Harvey Dare, the designer of Dare truss and other bridges, was a leading engineer in the Public Works Department, and a prominent figure in early 20th century NSW.

Timber truss bridges, and timber bridges generally were so common that NSW was known to travellers as the "timber bridge state".

===Wollombi Brook bridge===

The bridge was built in 1911-12 by William Murphy and James Taylor over what was then known as Cockfighter Creek.

In 2003-04, emergency works were undertaken including pier replacement, driving of new piles and a second row of piles.

== Description ==
Bulga Bridge is a Dare-type timber truss road bridge. It has two timber truss spans, each of 105 ft. There are three timber approach spans at one end and two at the other giving the bridge an overall length of 424 ft. The super structure is supported by sheeted timber trestles and provides a carriageway with a minimum width of 5.5 m. A timber post and rail guard rail extends the full length of the bridge. The underside of the bridge deck has been strengthened with steel tension ties.

== Heritage listing ==
The Bulga Bridge is a Dare-type timber truss bridge, and was completed in 1912. In 1998 it was in good condition. As a timber truss road bridge, it has many associational links with important historical events, trends, and people, including the expansion of the road network and economic activity throughout NSW, and Harvey Dare, the designer of this type of truss. Dare trusses were fifth in the five stage design evolution of NSW timber truss road bridges. They were similar to Allan trusses, but contain improvements which make them stronger and easier to maintain. This engineering enhancement represents a significant evolution of the design of timber truss bridges, and gives Dare trusses some technical significance.

The Bulga Bridge is particularly technically significant because it has very large supporting trestles, has the rare feature of trussed cross girders, and is the largest span Dare truss bridge built. The bridge is located in the Hunter region, which has 15 historic bridges each constructed before 1905, and it gains heritage significance from its proximity to the high concentration of other historic bridges in the area. In 1998 there were 27 surviving Dare trusses in NSW of the 40 built, and 82 timber truss road bridges survive from the over 400 built. The Bulga Bridge is a representative example of Dare timber truss road bridges, and is assessed as being Nationally significant, primarily on the basis of its technical and historical significance.

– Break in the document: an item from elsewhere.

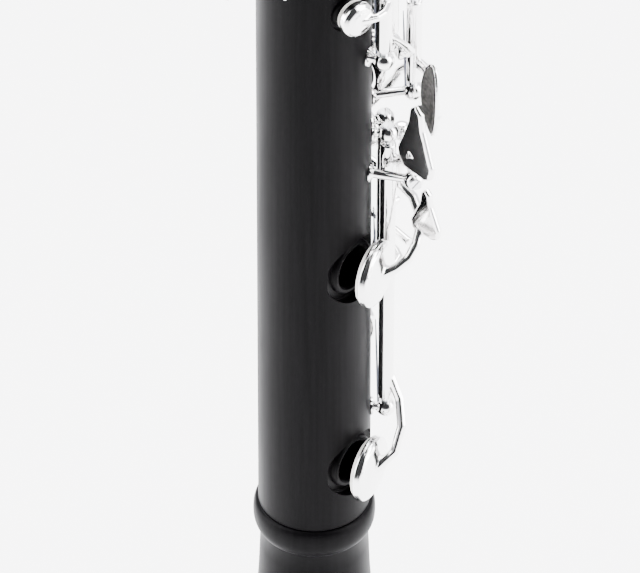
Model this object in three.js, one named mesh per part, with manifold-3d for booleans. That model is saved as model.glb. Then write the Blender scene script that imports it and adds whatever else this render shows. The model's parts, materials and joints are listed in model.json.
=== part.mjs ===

The Bulga Bridge over Wollombi Brook was listed on the New South Wales State Heritage Register on 20 June 2000 having satisfied the following criteria.

The place is important in demonstrating the course, or pattern, of cultural or natural history in New South Wales.

Through the bridge's association with the expansion of the NSW road network, its ability to demonstrate historically important concepts such as the gradual acceptance of NSW people of American design ideas, and its association with Harvey Dare, it has historical significance.

The place is important in demonstrating aesthetic characteristics and/or a high degree of creative or technical achievement in New South Wales.

The bridge exhibits the technical excellence of its design, as all of the structural detail is clearly visible. In the context of its landscape it is visually attractive. As such, the bridge has moderate aesthetic significance.

The place has a strong or special association with a particular community or cultural group in New South Wales for social, cultural or spiritual reasons.

Timber truss bridges are prominent to road travellers, and NSW has in the past been referred to as the "timber truss bridge state". Through this, the complete set of bridges gain some social significance, as they could be said to be held in reasonable esteem by many travellers in NSW.

The place possesses uncommon, rare or endangered aspects of the cultural or natural history of New South Wales.

Highly rare - contains several important technical features.

The place is important in demonstrating the principal characteristics of a class of cultural or natural places/environments in New South Wales.

Representative of Dare timber truss bridges.